## [Supplied material]
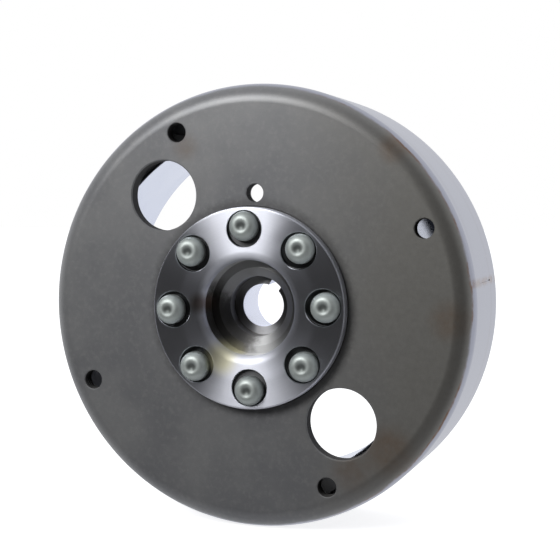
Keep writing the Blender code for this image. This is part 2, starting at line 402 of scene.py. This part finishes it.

==

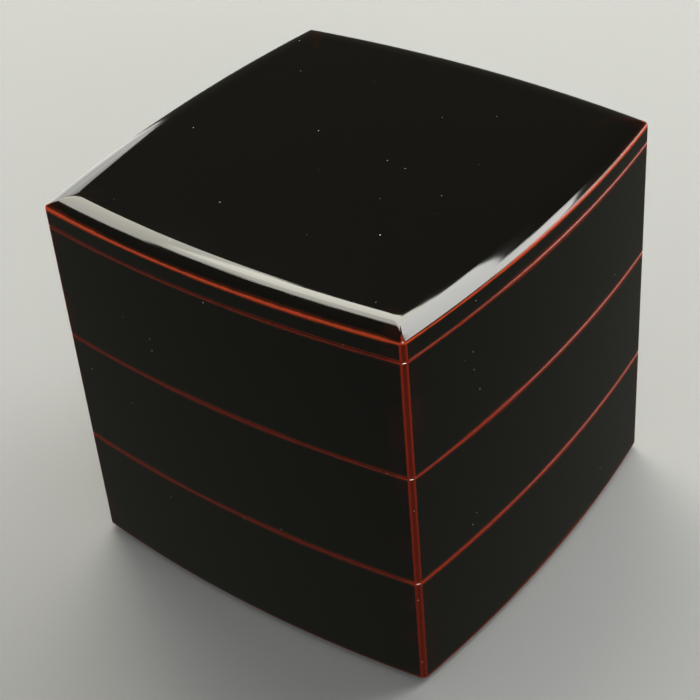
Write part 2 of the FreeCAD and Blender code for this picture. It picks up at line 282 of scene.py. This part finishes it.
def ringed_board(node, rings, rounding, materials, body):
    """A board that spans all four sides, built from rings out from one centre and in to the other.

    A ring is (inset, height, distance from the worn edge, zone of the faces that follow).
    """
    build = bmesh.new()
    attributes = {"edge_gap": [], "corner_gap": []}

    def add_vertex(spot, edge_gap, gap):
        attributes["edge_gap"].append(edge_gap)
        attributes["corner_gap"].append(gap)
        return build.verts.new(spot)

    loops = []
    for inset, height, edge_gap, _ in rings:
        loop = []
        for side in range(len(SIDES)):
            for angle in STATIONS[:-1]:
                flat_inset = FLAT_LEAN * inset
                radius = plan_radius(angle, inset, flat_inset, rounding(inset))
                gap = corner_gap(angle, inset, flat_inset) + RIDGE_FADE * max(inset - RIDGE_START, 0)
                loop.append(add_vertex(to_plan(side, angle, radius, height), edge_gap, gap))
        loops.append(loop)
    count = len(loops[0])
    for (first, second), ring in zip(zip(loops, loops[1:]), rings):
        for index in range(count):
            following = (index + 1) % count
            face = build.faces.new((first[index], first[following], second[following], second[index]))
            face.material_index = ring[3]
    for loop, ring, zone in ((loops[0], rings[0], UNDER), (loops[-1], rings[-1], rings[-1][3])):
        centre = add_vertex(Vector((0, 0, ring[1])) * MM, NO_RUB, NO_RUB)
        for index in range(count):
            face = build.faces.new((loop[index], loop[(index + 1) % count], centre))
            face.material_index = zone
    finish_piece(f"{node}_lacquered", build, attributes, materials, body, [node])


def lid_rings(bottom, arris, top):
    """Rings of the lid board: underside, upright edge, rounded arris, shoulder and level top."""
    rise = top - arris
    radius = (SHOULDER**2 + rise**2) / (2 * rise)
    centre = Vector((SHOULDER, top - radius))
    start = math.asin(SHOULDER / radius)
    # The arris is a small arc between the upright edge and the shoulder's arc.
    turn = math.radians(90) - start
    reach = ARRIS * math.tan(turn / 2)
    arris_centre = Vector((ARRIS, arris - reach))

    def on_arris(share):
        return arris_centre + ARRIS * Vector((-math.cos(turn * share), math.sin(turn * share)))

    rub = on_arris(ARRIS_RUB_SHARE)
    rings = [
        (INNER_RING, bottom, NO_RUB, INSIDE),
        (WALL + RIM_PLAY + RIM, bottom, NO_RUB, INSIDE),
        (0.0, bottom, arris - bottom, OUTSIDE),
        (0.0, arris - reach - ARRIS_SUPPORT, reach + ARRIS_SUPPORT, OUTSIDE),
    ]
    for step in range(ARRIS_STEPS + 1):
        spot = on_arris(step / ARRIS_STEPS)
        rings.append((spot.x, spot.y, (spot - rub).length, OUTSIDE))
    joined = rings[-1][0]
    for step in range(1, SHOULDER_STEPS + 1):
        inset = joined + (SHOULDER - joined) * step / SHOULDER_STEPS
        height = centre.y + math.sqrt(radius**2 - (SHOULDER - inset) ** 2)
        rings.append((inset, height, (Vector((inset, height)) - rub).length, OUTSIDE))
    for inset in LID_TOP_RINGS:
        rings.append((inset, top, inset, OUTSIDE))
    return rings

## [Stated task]
From the records above, transcribe without alteration every line from the one with "Write part 2" to the one with "return build.verts.new(spot)", inclusive.

## [Reply]
Write part 2 of the FreeCAD and Blender code for this picture. It picks up at line 282 of scene.py. This part finishes it.
def ringed_board(node, rings, rounding, materials, body):
    """A board that spans all four sides, built from rings out from one centre and in to the other.

    A ring is (inset, height, distance from the worn edge, zone of the faces that follow).
    """
    build = bmesh.new()
    attributes = {"edge_gap": [], "corner_gap": []}

    def add_vertex(spot, edge_gap, gap):
        attributes["edge_gap"].append(edge_gap)
        attributes["corner_gap"].append(gap)
        return build.verts.new(spot)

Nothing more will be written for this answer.